Modeling code records
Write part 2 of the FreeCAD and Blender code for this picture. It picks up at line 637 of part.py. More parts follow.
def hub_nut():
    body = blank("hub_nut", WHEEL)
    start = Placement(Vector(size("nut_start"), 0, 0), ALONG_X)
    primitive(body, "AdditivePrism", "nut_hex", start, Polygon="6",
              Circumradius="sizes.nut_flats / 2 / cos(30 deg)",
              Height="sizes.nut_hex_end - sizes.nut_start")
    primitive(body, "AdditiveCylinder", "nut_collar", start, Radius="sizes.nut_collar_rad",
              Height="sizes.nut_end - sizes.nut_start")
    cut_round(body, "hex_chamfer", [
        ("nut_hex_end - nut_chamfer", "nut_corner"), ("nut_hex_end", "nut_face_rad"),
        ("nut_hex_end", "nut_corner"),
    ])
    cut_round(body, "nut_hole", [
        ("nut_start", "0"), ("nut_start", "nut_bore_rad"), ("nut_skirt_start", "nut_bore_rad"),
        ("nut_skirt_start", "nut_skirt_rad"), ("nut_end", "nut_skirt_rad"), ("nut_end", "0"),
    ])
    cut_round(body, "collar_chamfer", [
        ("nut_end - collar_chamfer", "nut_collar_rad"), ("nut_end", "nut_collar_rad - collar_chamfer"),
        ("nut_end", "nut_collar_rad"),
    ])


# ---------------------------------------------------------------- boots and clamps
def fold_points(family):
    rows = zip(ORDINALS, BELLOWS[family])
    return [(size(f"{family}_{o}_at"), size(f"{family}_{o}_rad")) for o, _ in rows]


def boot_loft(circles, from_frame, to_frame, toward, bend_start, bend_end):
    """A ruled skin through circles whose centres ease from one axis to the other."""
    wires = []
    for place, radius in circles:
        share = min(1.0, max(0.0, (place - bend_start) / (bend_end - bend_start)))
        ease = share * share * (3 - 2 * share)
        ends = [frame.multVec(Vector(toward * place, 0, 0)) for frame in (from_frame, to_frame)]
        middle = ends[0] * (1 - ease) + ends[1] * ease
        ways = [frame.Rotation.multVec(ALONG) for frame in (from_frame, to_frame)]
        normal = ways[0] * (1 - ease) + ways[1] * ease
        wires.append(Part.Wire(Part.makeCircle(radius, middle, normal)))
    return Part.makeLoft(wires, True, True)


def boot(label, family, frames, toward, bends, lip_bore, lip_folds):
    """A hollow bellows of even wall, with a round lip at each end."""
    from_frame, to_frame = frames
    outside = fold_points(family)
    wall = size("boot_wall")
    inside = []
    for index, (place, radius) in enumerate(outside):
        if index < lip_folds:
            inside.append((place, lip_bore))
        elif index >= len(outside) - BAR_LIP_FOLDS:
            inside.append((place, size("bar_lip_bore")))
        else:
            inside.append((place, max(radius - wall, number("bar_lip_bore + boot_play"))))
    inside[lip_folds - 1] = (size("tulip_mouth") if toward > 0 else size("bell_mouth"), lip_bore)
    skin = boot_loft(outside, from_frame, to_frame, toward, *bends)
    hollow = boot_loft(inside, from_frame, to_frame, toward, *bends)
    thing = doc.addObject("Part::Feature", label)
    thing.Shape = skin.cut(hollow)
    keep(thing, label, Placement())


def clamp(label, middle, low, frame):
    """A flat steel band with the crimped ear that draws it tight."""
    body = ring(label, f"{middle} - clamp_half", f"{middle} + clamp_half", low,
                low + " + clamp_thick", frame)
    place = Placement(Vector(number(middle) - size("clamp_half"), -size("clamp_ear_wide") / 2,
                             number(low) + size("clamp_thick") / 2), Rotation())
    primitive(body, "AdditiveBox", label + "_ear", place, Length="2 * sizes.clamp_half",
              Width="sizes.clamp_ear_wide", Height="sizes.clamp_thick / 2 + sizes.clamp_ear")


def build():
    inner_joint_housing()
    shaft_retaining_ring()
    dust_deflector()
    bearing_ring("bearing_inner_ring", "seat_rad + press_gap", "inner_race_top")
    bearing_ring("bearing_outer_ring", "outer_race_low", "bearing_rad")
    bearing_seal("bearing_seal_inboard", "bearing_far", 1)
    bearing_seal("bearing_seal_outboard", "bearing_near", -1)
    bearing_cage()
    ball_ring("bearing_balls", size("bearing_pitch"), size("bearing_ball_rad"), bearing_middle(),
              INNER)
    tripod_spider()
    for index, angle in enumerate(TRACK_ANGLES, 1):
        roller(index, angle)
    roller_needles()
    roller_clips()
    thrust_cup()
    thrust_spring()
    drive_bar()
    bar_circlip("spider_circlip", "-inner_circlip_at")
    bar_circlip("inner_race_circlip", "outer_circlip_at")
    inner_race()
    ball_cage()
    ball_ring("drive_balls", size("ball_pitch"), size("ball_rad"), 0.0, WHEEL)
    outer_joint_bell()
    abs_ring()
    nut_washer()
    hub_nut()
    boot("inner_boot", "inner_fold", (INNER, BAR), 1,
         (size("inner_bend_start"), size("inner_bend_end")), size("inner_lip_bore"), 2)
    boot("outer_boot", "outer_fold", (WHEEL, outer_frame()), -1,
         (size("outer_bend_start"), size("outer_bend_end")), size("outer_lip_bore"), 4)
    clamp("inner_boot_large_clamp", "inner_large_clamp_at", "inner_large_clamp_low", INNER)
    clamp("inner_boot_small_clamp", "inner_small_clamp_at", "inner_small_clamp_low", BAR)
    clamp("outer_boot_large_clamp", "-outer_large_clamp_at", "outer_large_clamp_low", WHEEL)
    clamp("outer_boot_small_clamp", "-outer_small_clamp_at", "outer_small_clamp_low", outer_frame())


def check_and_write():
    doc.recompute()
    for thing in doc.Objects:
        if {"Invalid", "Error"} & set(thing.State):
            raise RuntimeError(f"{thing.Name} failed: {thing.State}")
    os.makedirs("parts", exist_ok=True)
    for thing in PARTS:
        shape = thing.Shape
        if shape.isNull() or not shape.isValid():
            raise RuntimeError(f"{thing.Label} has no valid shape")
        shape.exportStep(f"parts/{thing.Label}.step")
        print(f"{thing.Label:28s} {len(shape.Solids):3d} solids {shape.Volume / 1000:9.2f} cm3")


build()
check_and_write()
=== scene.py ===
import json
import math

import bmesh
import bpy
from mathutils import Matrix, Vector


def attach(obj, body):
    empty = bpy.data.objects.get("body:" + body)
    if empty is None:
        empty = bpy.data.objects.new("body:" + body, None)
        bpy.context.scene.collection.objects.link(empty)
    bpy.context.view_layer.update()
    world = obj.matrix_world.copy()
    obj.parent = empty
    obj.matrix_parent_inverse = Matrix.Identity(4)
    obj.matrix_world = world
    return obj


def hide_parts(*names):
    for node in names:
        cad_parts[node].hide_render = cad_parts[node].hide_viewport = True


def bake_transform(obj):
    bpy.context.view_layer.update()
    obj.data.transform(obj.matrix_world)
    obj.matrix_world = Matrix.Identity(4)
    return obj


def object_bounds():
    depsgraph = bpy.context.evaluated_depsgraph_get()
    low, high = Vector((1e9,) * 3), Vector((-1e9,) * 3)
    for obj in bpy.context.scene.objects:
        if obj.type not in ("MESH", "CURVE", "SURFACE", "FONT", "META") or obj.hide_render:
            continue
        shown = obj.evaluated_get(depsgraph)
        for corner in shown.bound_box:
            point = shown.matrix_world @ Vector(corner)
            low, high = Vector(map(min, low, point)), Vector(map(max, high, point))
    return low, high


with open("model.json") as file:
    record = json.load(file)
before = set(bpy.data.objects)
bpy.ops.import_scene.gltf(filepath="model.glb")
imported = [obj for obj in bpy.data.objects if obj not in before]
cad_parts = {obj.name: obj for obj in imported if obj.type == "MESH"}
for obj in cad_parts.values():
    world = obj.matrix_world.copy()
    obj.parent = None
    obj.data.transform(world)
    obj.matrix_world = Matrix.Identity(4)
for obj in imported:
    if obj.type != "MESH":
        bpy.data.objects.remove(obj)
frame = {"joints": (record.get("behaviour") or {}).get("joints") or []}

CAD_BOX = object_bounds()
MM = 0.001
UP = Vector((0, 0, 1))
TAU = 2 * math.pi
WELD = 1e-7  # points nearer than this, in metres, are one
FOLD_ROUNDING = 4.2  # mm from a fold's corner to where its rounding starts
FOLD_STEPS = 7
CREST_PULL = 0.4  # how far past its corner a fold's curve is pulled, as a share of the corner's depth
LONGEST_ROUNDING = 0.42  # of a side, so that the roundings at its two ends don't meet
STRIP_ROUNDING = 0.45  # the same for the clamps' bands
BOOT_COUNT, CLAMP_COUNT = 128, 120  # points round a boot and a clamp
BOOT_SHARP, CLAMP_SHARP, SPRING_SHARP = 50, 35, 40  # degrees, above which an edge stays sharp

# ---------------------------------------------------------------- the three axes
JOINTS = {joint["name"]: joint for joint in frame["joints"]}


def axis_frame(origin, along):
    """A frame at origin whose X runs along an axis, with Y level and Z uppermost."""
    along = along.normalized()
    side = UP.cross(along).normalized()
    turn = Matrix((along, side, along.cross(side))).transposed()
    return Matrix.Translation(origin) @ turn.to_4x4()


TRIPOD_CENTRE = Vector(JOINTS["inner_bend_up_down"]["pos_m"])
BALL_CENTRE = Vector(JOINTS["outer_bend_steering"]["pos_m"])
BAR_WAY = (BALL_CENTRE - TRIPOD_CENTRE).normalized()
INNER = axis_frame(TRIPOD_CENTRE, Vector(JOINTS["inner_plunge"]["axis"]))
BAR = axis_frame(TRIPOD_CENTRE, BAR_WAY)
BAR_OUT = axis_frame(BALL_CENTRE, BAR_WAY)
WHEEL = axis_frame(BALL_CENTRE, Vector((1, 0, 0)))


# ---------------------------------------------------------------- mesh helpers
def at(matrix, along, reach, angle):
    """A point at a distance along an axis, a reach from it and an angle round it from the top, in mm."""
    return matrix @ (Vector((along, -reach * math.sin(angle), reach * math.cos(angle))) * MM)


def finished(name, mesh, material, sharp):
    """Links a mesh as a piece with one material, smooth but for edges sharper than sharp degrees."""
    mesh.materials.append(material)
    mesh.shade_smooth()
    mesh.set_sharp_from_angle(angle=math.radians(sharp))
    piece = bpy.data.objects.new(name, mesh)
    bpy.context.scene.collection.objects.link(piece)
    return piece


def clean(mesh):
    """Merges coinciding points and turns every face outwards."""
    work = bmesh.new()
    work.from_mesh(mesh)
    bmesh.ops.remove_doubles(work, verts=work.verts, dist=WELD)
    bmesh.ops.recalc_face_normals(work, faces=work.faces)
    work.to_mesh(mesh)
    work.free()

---

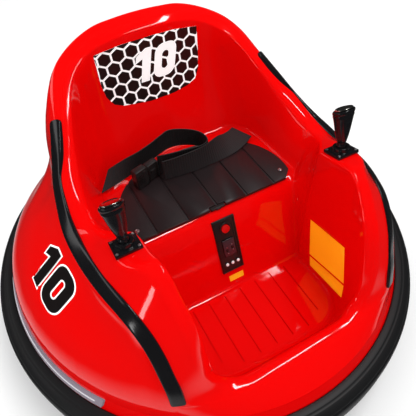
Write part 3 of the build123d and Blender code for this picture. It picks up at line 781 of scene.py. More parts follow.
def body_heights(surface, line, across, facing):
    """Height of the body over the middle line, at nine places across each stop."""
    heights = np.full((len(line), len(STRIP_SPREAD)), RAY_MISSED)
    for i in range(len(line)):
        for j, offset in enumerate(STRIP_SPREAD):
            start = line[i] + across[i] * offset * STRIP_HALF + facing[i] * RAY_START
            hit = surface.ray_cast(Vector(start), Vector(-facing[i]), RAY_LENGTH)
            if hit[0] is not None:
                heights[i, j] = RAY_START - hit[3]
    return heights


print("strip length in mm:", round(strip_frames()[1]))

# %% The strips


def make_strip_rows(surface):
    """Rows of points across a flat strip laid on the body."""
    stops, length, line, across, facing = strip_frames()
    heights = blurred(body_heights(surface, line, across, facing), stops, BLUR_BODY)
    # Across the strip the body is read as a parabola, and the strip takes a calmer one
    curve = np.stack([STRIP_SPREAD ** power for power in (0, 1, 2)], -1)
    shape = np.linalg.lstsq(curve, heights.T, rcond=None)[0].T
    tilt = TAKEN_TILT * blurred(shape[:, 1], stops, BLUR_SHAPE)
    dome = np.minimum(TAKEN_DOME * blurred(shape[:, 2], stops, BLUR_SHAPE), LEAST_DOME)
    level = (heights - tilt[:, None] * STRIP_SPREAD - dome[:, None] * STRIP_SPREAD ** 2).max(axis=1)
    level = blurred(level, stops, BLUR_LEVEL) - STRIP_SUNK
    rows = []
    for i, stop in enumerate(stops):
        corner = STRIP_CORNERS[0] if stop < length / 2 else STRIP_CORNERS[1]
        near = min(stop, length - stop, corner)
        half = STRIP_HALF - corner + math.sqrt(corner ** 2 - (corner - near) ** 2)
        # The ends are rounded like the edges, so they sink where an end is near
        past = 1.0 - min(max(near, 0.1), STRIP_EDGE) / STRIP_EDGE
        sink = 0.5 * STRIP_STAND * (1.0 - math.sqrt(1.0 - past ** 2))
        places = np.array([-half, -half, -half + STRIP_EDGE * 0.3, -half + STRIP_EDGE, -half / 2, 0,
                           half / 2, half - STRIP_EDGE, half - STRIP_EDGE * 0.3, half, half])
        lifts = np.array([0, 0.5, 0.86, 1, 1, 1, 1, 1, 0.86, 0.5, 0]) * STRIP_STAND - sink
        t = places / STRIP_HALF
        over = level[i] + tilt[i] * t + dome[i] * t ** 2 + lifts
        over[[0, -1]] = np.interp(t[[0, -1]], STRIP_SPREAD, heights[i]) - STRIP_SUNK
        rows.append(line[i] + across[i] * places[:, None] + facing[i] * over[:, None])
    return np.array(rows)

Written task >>
Exact duplication is required for the lines above, from the line that contains "Write part 3" to the line that contains "# %% The strips", inclusive; omit all others.

Problem solution >>
Write part 3 of the build123d and Blender code for this picture. It picks up at line 781 of scene.py. More parts follow.
def body_heights(surface, line, across, facing):
    """Height of the body over the middle line, at nine places across each stop."""
    heights = np.full((len(line), len(STRIP_SPREAD)), RAY_MISSED)
    for i in range(len(line)):
        for j, offset in enumerate(STRIP_SPREAD):
            start = line[i] + across[i] * offset * STRIP_HALF + facing[i] * RAY_START
            hit = surface.ray_cast(Vector(start), Vector(-facing[i]), RAY_LENGTH)
            if hit[0] is not None:
                heights[i, j] = RAY_START - hit[3]
    return heights


print("strip length in mm:", round(strip_frames()[1]))

# %% The strips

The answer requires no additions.